“Jambo, ¿habari gani?” fueron las primeras palabras que dirigí a David Monari, tras aterrizar el jueves noche en el aeropuerto de Nairobi. Siempre he creído que saludar a alguien en su idioma local, swahili en este caso, e interesarse por su estado, es una muestra de cortesía y de respeto que un anfitrión siempre aprecia. En sucesivos posts, hablaré más sobre David Monari, un auténtico prócer de los necesitados, de niños huérfanos y de enfermos de SIDA, que sin estar bajo el cobijo de las siglas de las grandes organizaciones humanitarias, ha puesto en marcha distintos proyectos para dibujar un futuro a esos niños en los que él ve reflejado su pasado.
A David, a su madre y sus hermanos, los abandonó su padre por otra mujer hace cuarenta años en el oeste de Kenia. Se abocaron a la miseria más absoluta, pero con su sagacidad e inteligencia y la ayuda de unos religiosos católicos, logró ir a la universidad e incluso a los EE UU para cursar un máster en Michigan.
Y esa es la razón por la que ahora me encuentro aquí. Mi alma quizás la tenga repartida entre el sueño romántico, periodístico y aventurero. He venido aquí para impregnarme de las lecciones vitales de David y sus colaboradores, sus niños y sus mayores, y vengo a compartir lo que puedan aprovechar de mí. Este era un viaje perdido en el tiempo y tengo ahora una buena oportunidad para rescatarlo.
Desde las primeras horas del día he sido consciente de los enormes contrastes que aquí conviven.
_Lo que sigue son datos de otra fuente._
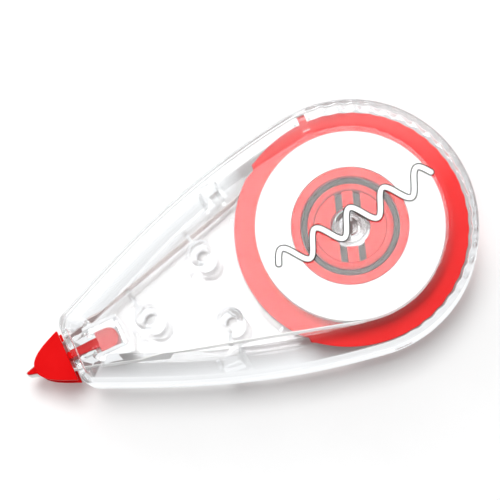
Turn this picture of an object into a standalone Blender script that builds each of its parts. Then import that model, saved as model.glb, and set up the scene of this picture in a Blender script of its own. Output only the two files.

La cesta de la compra te puede resultar similar a Europa. Pagar 200 shillings, el equivalente aproximado a 2 euros, por un pedazo de pan, en un país donde el salario medio al mes ronda los 70 euros, puede parecer increíble pero ocurre. En Nairobi si quieres llevar un estilo de vida occidental puedes prácticamente hacerlo, acceso a Internet, a Skype y a Spotify, mis aliados habituales en España, también están presentes aquí, con la gran diferencia que los cortes de luz en la zona donde me encuentro son muy habituales, sobre todo en las épocas lluviosas como la de ahora.
Kenia ganó su independencia en 1963, pero desde entonces la dependencia administrativa de los británicos pasó a ser una dependencia económica de las grandes multinacionales occidentales y asiáticas. Muchas de las marcas que adquirimos y con las que convivimos en España lo hacen aquí también, junto con las ratas y el Sida. Estos dos últimos han perdido todo el respeto a sus habitantes y, mientras ocasionalmente, puedes encontrarte con ellos en Europa, aquí habitan sus calles como unos integrantes más.
Cuando estuve este viernes por la mañana en las oficinas de la embajada de España en Nairobi, lo primero que me insinuaron es que ni se me ocurriera acercarme por Kabira, el “slum” más grande África, por tratarse de uno de los barrios más peligrosos del mundo, una ciudad sin ley, donde supuestamente nadie puede garantizarte ningún sobresalto. David, se sonrió cuando escuchó las palabras de la funcionaria, actitud que ella me recriminó porque volvió a advertirme de los riesgos. “Yo no he venido a Nairobi a recrearme en los pasajes de ‘Memorias de África´”, respondí.
Y es verdad. Pronunciar Nairobi es sinónimo en España a safari y fieras salvajes. No he podido negarme a visitar invitado un parque nacional de jirafas o el memorable museo de Karen Blixen, pero ese Nairobi llevado al cine por Robert Redford y Meryl Streep representa la visión más pija, notable y encopetada de una realidad que fue y sigue siendoi para una minoría.
Las gentes de aquí son amables, risueñas y educadas. Son gregarios por naturaleza. Aquí es normal sentarte a comer en la mesa de otra persona a la que no conoces de nada y entablar conversación. Y como digo, son educados. El analfabetismo aunque parezca sorprendente no llega al 20% de la población, lo que representa un porcentaje muy alto de niños y niñas en los colegios, salvo en aquellos casos que la extrema pobreza no te lo puedan permitir. La enseñanza pública gratuita aquí no existe ni tampoco el derecho a una seguridad social universal al estilo europeo. Los niños que no tienen recursos, pero conservan familia, tienen muy difícil poder ir a la escuela, salvo que intervenga la caridad individual o colectiva.
Pero el problema de la educación es saber darle una salida. “Si a la gente no le enseñas que puede hacer con sus estudios, no logras nada”, me explica David, y si a eso le sumamos que un 40% de la población está en paro, la situación se complica aún más.
Y el día se acaba cuando el sol decide emprender su marcha. No hay alumbrado público. Las lámparas de keroseno, evocadoras de viejas películas, me devuelven parcialmente la sombra perdida hace un rato y una relativa libertad de movimiento. Al menos hasta que vuelva la electricidad.